Private treaty and auction purchases create different legal risks. Learn how contracts, conditions, timing, and cooling-off rules can differ.

ConveyancingBuying
Apr 20265 min read
Private Treaty vs Auction: Legal Differences Buyers Should Know

Private treaty and auction are two common ways to buy property, but they create very different legal timing for buyers. The property may look the same, and the contract may cover similar issues, but the point at which you become committed can be quite different.

Understanding that difference helps you know when to get the contract reviewed, when to arrange reports and when to make sure finance is ready.

Private treaty

In a private treaty sale, a buyer usually makes an offer through the agent. Depending on the market and the seller’s position, there may be room to negotiate price, deposit, settlement date and conditions such as finance or building and pest.

This does not mean private treaty is automatically low risk. A buyer can still sign a contract that is unconditional, has a short settlement, or includes special conditions that are not ideal. Cooling-off rights may apply in some circumstances, but they vary by state and territory and should not be assumed.

Auction

At auction, the seller usually sets the contract terms before the bidding starts. If you are the successful bidder, you are commonly expected to sign immediately and proceed without standard conditions. That is why contract review, inspection reports and finance confidence need to be completed before auction day.

A simple way to compare the two is this: private treaty usually allows review, negotiation and then signing; auction requires review, inspection and finance confidence before bidding.

What buyers miss

Buyers sometimes treat private treaty and auction as just different sales styles. Legally, the preparation should be different.
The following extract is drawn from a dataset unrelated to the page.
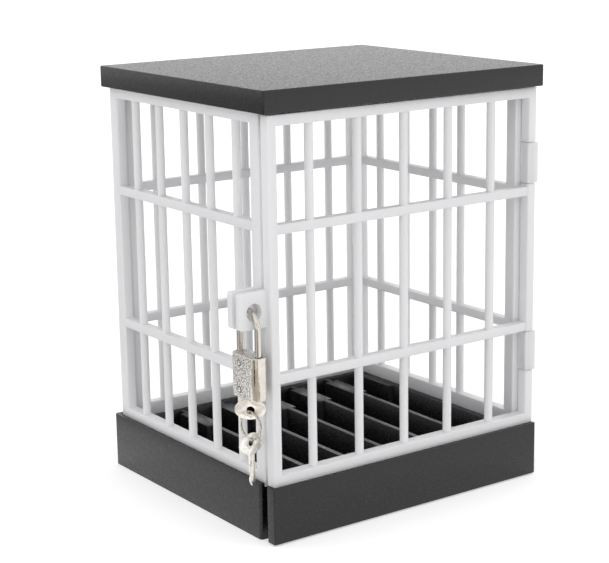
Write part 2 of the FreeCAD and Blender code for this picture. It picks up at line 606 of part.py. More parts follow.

With auction, the risk is doing the due diligence too late. With private treaty, the risk is assuming there will always be a chance to fix the contract after an offer is accepted.

Investors should also look beyond the sale method. Tenancy details, strata levies, settlement timing and lender requirements can matter just as much as the purchase price.

The right approach is to match the legal preparation to the sale method. This article is general information only and is not legal or financial advice. Contract rules and cooling-off rights can vary by state and territory, so buyers should get advice before signing or bidding.